Birgit Birkkjaer’s Ode for the Ocean is composed of many small woven boxes with items from the sea — stones, shells, fossils and so on — on their lids. ” It started as a diary-project when we moved to the sea some years ago,” she explains. “We moved from an area with woods, and as I have always used materials from the place where I live and where I travel, it was obvious I needed now to draw sea-related elements into my art work.”
“I am born and raised in the Northeast,” says Polly Barton, “trained to weave in Japan, and have lived most of my life in the American Southwest. These disparate places find connection in the woven fabric that is my art, the internal reflections of landscape.” In works like Continuum i, ii, iii, Barton uses woven ikat as her “paintbrush,” to study native Southwestern sandstone. Nature’s shifting elements etched into the stone’s layered fascia reveal the bands of time. “Likewise, in threads dyed and woven, my essence is set in stone.”
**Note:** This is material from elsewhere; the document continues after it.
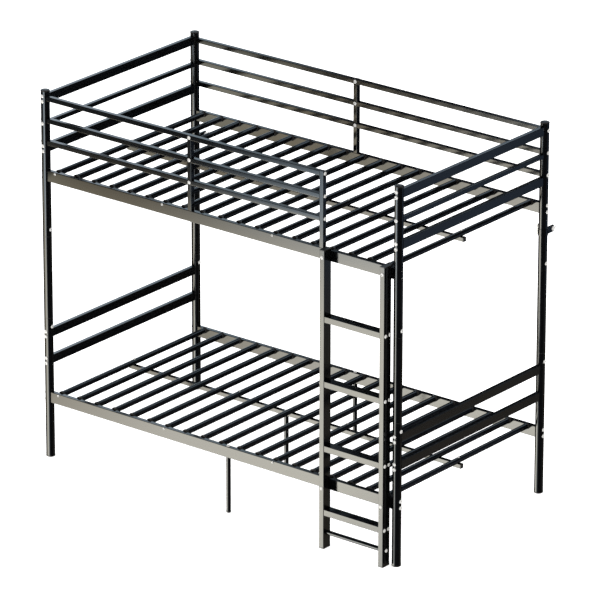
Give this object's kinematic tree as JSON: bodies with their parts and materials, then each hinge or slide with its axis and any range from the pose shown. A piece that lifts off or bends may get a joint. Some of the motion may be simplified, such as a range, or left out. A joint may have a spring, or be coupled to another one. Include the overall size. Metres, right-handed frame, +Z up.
{
  "type": "bunk bed",
  "caption": "Black metal twin bunk bed with round posts, slatted decks, railed ends, upper guard rails, a fixed bolted ladder at the foot end and wall brackets.",
  "frame": {"origin": "on the floor, midway between the four posts", "axes": "+X along the bed from the head end to the foot end, where the ladder is; -Y is the ladder side; +Z is up"},
  "size_m": [1.9939, 1.1714, 1.722],
  "materials": {
    "powder_coat": "glossy black powder coat",
    "zinc": "bright zinc plate",
    "cap_plastic": "moulded black plastic"
  },
  "bodies": {
    "root": {"post_lower_head_front": "powder_coat", "post_lower_head_back": "powder_coat", "post_lower_foot_front": "powder_coat", "post_lower_foot_back": "powder_coat", "post_middle_head_front": "powder_coat", "post_middle_head_back": "powder_coat", "post_middle_foot_front": "powder_coat", "post_middle_foot_back": "powder_coat", "post_upper_head_front": "powder_coat", "post_upper_head_back": "powder_coat", "post_upper_foot_front": "powder_coat", "post_upper_foot_back": "powder_coat", "post_foot_caps": "cap_plastic", "post_top_caps": "cap_plastic", "post_joint_bolts": "zinc", "head_rail_upper_top": "powder_coat", "head_rail_upper_thin": "powder_coat", "head_rail_upper_low": "powder_coat", "head_rail_lower_top": "powder_coat", "head_rail_lower_low": "powder_coat", "foot_rail_upper_top": "powder_coat", "foot_rail_upper_thin": "powder_coat", "foot_rail_upper_low": "powder_coat", "foot_rail_lower_top": "powder_coat", "foot_rail_lower_low": "powder_coat", "end_rail_bolts": "zinc", "side_rail_upper_front": "powder_coat", "side_rail_upper_back": "powder_coat", "side_rail_lower_front": "powder_coat", "side_rail_lower_back": "powder_coat", "side_rail_bolts": "zinc", "slats_upper": "powder_coat", "slats_lower": "powder_coat", "slat_end_caps": "cap_plastic", "slat_rail_bolts": "zinc", "slat_beam_bolts": "zinc", "centre_beam_upper": "powder_coat", "centre_beam_lower": "powder_coat", "beam_end_plugs": "cap_plastic", "leg_front": "powder_coat", "leg_centre": "powder_coat", "leg_back": "powder_coat", "leg_foot_caps": "cap_plastic", "leg_bolts": "zinc", "guard_rails_front": "powder_coat", "guard_post_front_mid": "powder_coat", "guard_post_front_end": "powder_coat", "guard_rails_back": "powder_coat", "guard_post_back_mid": "powder_coat", "guard_bolts": "zinc", "ladder_stringer_left": "powder_coat", "ladder_stringer_right": "powder_coat", "ladder_treads": "powder_coat", "ladder_bottom_rod": "powder_coat", "ladder_tread_bolts": "zinc", "ladder_mount_bolts": "zinc", "ladder_end_plugs": "cap_plastic", "wall_brackets": "powder_coat", "wall_bracket_fittings": "zinc"}
  },
  "joints": []
}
For Paul Furneaux, geographic influences are varied, including time spent in Mexico, at Norwegian fjords and then, Japan, where he studied Japanese woodblock, Mokuhanga “After a workshop in Tokyo,” he writes, “I found myself in a beautful hidden-away park that I had found when I first studied there, soft cherry blossom interspersed with brutal modern architecture. When I returned to Scotland, I had forms made for me in tulip wood that I sealed and painted white. I spaced them on the wall, trying to recapture the moment. The forms say something about the architecture of those buildings but also imbue the soft sensual beauty of the trees, the park, the blossom, the soft evening light touching the sides of the harsh glass and concrete blocks.”